▶ _Task objective_
Determine how many lines include the word "hinge", then give that number and nothing more.

▶ _Dataset_
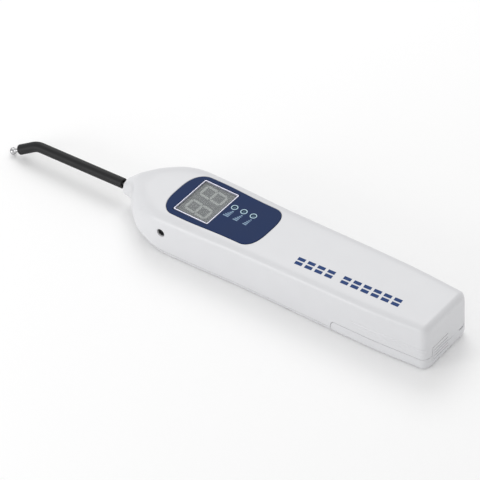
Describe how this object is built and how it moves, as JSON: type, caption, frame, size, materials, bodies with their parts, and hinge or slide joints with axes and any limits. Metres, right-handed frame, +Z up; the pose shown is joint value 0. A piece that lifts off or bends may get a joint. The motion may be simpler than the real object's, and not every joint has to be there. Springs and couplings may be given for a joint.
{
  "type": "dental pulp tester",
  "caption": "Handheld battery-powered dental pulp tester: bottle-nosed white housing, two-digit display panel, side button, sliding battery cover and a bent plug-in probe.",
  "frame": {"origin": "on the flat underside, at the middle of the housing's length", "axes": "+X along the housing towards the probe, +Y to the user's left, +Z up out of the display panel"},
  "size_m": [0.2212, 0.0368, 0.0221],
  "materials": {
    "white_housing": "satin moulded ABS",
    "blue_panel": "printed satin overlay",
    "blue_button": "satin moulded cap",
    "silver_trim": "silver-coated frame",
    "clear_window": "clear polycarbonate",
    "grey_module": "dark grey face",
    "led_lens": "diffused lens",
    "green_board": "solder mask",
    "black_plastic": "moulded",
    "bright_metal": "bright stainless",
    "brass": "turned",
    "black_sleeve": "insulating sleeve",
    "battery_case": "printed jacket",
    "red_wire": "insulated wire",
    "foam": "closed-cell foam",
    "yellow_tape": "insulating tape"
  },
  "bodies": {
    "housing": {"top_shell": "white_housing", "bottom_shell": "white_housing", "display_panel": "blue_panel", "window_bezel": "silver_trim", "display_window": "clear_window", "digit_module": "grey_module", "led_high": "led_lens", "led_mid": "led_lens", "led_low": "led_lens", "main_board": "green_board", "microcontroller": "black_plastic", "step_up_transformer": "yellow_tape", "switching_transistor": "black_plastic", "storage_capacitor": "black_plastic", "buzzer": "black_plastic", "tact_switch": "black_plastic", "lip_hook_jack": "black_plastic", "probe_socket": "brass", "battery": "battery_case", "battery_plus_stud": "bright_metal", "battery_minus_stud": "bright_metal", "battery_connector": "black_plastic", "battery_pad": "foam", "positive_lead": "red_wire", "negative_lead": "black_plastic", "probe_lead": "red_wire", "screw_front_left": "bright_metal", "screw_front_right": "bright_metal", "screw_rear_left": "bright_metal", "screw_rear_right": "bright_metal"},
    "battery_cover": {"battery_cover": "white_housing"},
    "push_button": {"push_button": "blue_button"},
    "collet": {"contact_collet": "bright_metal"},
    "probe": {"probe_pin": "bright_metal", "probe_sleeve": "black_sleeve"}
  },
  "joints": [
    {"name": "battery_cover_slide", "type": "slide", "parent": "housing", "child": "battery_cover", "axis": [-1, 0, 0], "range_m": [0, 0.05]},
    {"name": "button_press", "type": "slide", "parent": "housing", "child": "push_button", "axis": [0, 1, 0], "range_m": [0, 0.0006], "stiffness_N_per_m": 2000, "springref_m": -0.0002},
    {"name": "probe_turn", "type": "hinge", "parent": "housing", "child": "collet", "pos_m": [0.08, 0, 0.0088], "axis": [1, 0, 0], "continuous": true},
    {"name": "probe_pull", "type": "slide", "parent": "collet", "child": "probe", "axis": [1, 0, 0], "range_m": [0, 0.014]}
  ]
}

==

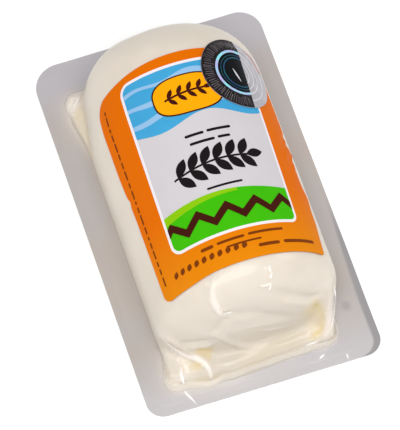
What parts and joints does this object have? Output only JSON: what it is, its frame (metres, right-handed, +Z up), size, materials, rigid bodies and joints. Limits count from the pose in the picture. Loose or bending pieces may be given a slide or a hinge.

▶ _Solution below_
3